**Written task:**
Going from the top of the data below, give again each line through the one containing "Model this object", both ends kept.

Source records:
▽

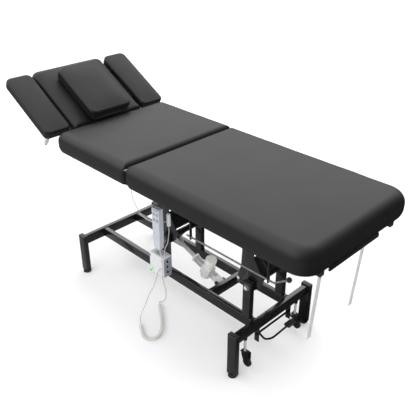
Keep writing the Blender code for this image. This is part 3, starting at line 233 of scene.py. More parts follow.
class Shape:
    """A mesh in the making. Its matrix places what is added."""

    def __init__(self, matrix=WORLD):
        self.mesh, self.matrix = bmesh.new(), matrix

    def take(self, mesh, matrix=None):
        """Adds a mesh, which is used up."""
        if matrix is not None:
            bmesh.ops.transform(mesh, matrix=matrix, verts=mesh.verts)
        data = bpy.data.meshes.new("piece")
        mesh.to_mesh(data)
        mesh.free()
        self.mesh.from_mesh(data)
        bpy.data.meshes.remove(data)
        return self

    def box(self, size, centre, radius=0.0, segments=3, turn=LOCAL):
        piece = bmesh.new()
        bmesh.ops.create_cube(piece, size=1.0, matrix=Matrix.Diagonal((*size, 1.0)))
        if radius:
            ease(piece, piece.edges[:], radius, segments)
        return self.take(piece, self.matrix @ (Matrix.Translation(centre) @ turn))

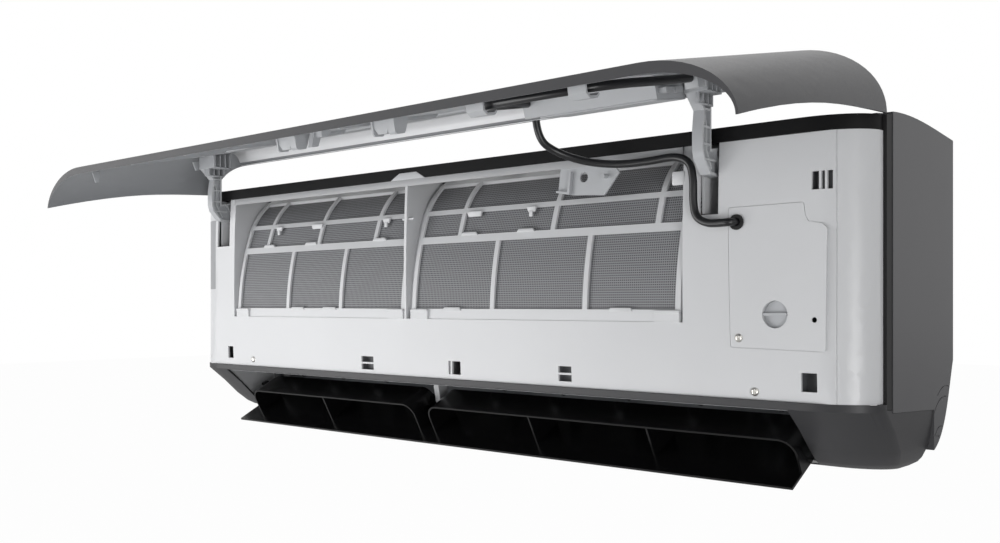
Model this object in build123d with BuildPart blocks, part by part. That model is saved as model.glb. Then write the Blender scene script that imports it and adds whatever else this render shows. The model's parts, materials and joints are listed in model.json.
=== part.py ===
"""Mini split indoor unit, wall hung, with its front panel raised for the filters.

Origin on the wall, in the middle of the mounting plate. X to the right seen from the room,
-Y out of the wall, +Z up, in mm. Moving pieces stand as photographed, with the panel and louver open.
"""

import os
from math import asin, atan2, cos, degrees, hypot, pi, radians, sin, tan

from build123d import *

os.makedirs("parts", exist_ok=True)

# ------------------------------------------------------------------ sizes
body_half_width = 499.0
frame_front = -200.0
frame_top = 137.0
frame_bottom = -94.4
frame_half_width = body_half_width - 3.8
frame_bulge = 3.0
frame_rear = -164.5
corner_run = 55.0
corner_depth = 35.0
wall = 2.5
joint_gap = 0.3

seal_rear = -152.0
side_rim_depth = 9.0

rail_height = 13.0
rail_wall = 8.0
rail_flange = 2.0
rail_rear = -164.8

hinge_y = -166.5
hinge_z = 149.5
pin_radius = 2.0
pin_clearance = 0.05
eye_radius = 5.5
panel_open_angle = 80.0
arm_width = 11.0
right_arm_left = 343.0
left_arm_left = -440.0
slot_side_gap = 4.2

panel_thickness = 2.3
panel_corner_run = 80.0
panel_bottom_front = -222.2
panel_top_front = -231.4
panel_top = 150.8
panel_lip_z = -96.0

filter_left_edge = -397.0
filter_divider_left = -57.0
divider_thickness = 4.0
filter_right_edge = 318.0
filter_bottom = -26.7
filter_thickness = 3.0
mesh_thickness = 0.6
filter_gap = 1.2

fan_y = -85.0
fan_z = -38.0
fan_radius = 44.0
fan_left = -428.0
fan_right = 330.0
fan_shaft_radius = 4.0
shaft_clearance = 0.05

louver_y = -135.0
louver_z = -126.0
louver_slope = 27.8
louver_half_width = 420.0
louver_pin_radius = 2.5
outlet_half_width = 428.0
outlet_wall = 3.0
post_left = -64.0
post_width = 8.0

coil_left = -408.0
coil_right = 318.0
coil_depth = 24.0
tube_radius = 3.5

plate_thickness = 1.5
chassis_wall = 3.0
chassis_back = -6.0
chassis_half_width = 489.6


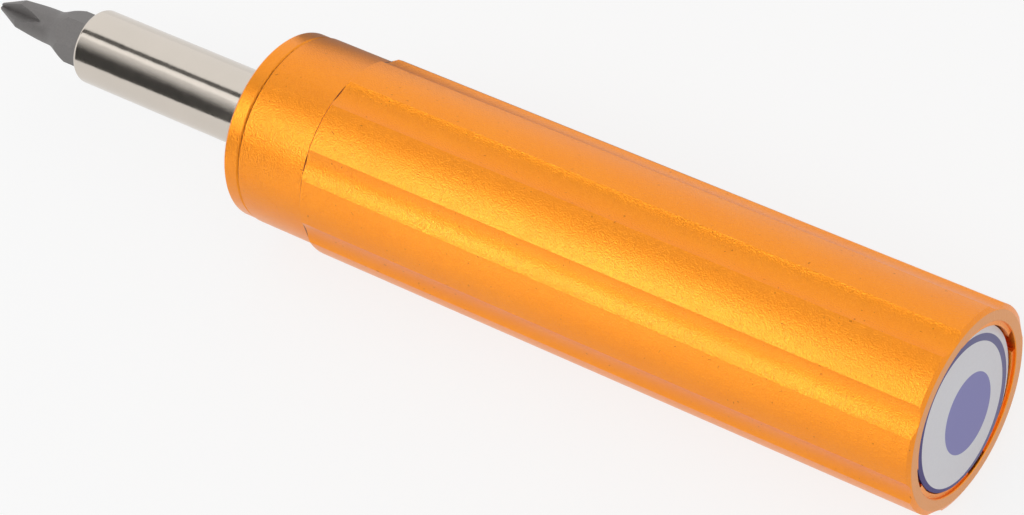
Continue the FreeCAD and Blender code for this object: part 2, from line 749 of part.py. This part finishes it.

△

**Final answer:**
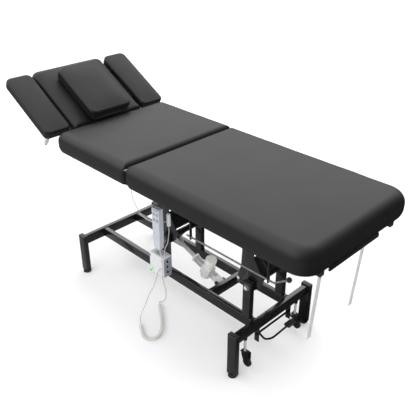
Keep writing the Blender code for this image. This is part 3, starting at line 233 of scene.py. More parts follow.
class Shape:
    """A mesh in the making. Its matrix places what is added."""

    def __init__(self, matrix=WORLD):
        self.mesh, self.matrix = bmesh.new(), matrix

    def take(self, mesh, matrix=None):
        """Adds a mesh, which is used up."""
        if matrix is not None:
            bmesh.ops.transform(mesh, matrix=matrix, verts=mesh.verts)
        data = bpy.data.meshes.new("piece")
        mesh.to_mesh(data)
        mesh.free()
        self.mesh.from_mesh(data)
        bpy.data.meshes.remove(data)
        return self

    def box(self, size, centre, radius=0.0, segments=3, turn=LOCAL):
        piece = bmesh.new()
        bmesh.ops.create_cube(piece, size=1.0, matrix=Matrix.Diagonal((*size, 1.0)))
        if radius:
            ease(piece, piece.edges[:], radius, segments)
        return self.take(piece, self.matrix @ (Matrix.Translation(centre) @ turn))

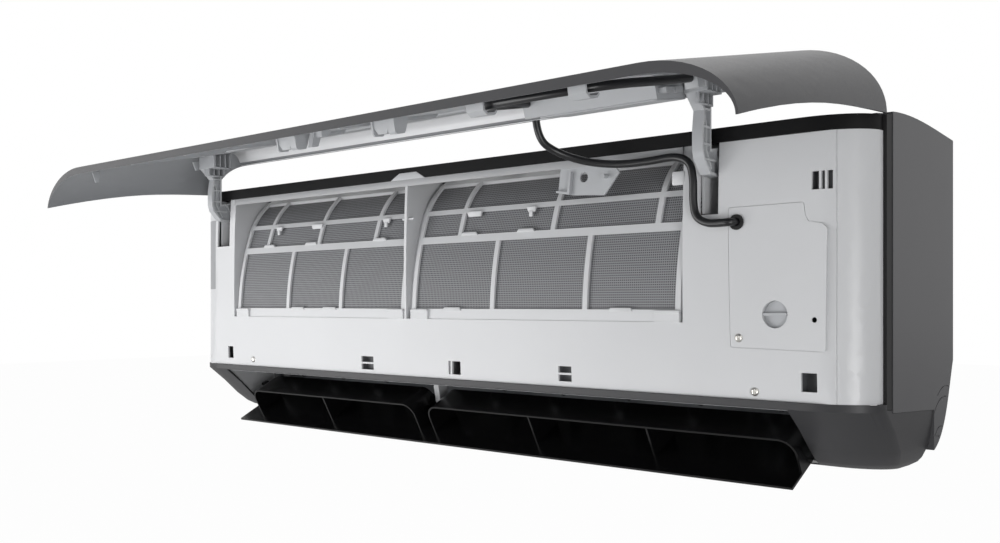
Model this object in build123d with BuildPart blocks, part by part. That model is saved as model.glb. Then write the Blender scene script that imports it and adds whatever else this render shows. The model's parts, materials and joints are listed in model.json.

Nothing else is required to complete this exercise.